23.01.2012: The Intersphere, Pin.Head, A Kew´s Tag - Bei Chez Heinz, Hannover

23.01.2012
 

 




Genau 390 Sekunden. 390. Nicht 395. Und erst recht nicht 383. Stünde dieser herbstliche Montagabend nicht im Zeichen des soeben veröffentlichten dritten LP-Opus „Hold On, Liberty!“, sondern in jenem eines weichgekochten Eis, das Drama wäre perfekt, das Chaos kaum auszumalen.

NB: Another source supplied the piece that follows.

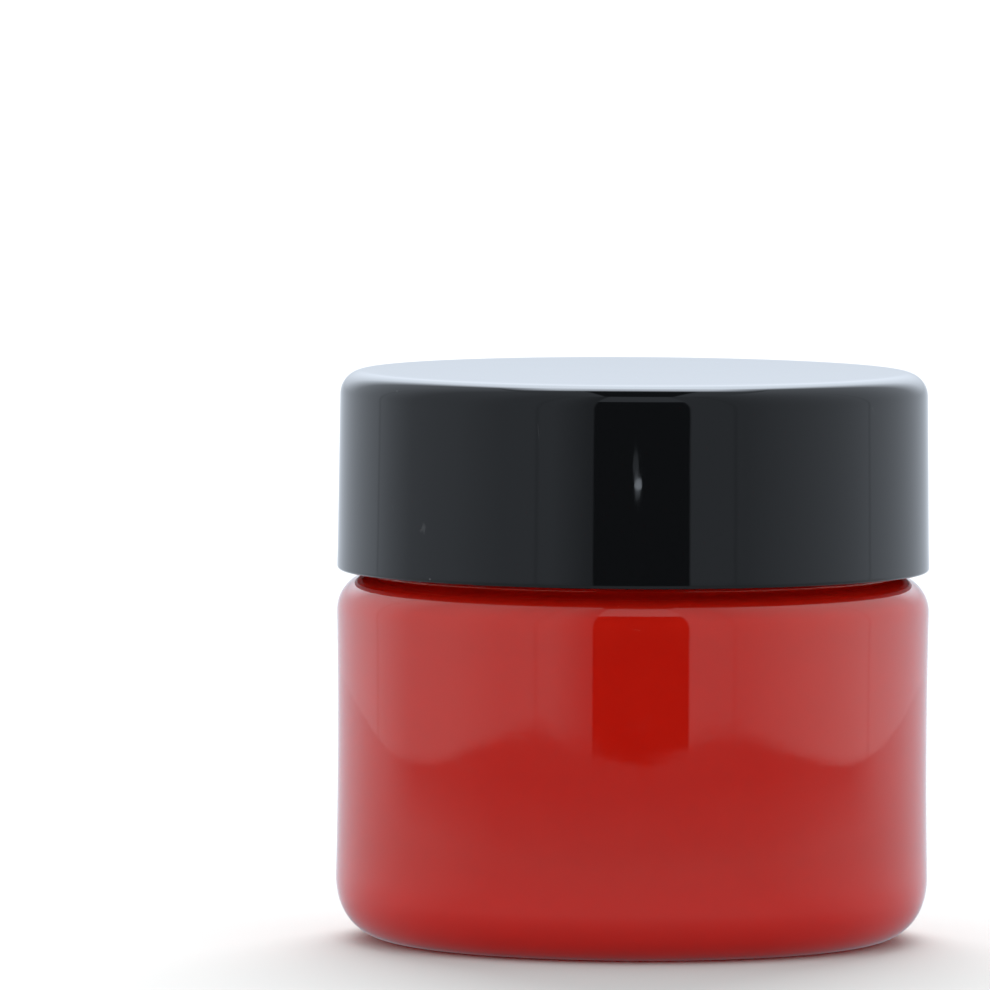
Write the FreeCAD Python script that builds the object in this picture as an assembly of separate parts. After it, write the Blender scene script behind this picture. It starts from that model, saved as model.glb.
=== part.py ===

A KEW´S TAG pflücken noch die letzten, ju(n)gendlich avantgardistischen Halbakustikpop-Früchte vom Baum während der hauptberufliche Bandmanager Papa (imaginär oder wahrhaftig) bereits mit erhobenem Zeigefinger neben der Bühne wartet. „Verbeugt Euch artig und wischt Euren Schweiß von den teuren Instrumenten, Kinder!“ „Ja, Papa.“


Mit einem bitteren Löffel rühren dann hingegen die frisch formierten PIN.HEAD durch die Hölle, wo Metalprisen, Progrock und Pfund auf das wunderbar authentische „Jazz Ist Scheiße“-Shirt des versierten Gitarristen treffen und mit wandelbaren Vocals zwischen Endzeitkreischen und Weltallsphäre aufhorchen lassen. Wo zuvor in THE HIRSCH EFFEKT oder KADOSH gefrühsportet wurde, brät das lokale Quartett nun unter neuem Namen teils brachiale Partkikel abseits von 4/4-Takt und Radioformat zu einem stattlichen Bastard aus ebenen Bassläufen und wirren Gitarren-Klangwelten zusammen. Nebenbei werden (die heute nur begrenzt vorhandenen) Sympathiepunkte gestreut, denn „Scheiß Demos auf Scheiß Facebook“ sind wahrlich nur kalter Kaffee, wenn brillante handwerkliche und kreative Fähigkeiten lieber Zeit fürs Ausdenken von neuen PIN.HEAD-Licks lassen. Graziöse Livepremiere – oder kurz: PIN.HEAD.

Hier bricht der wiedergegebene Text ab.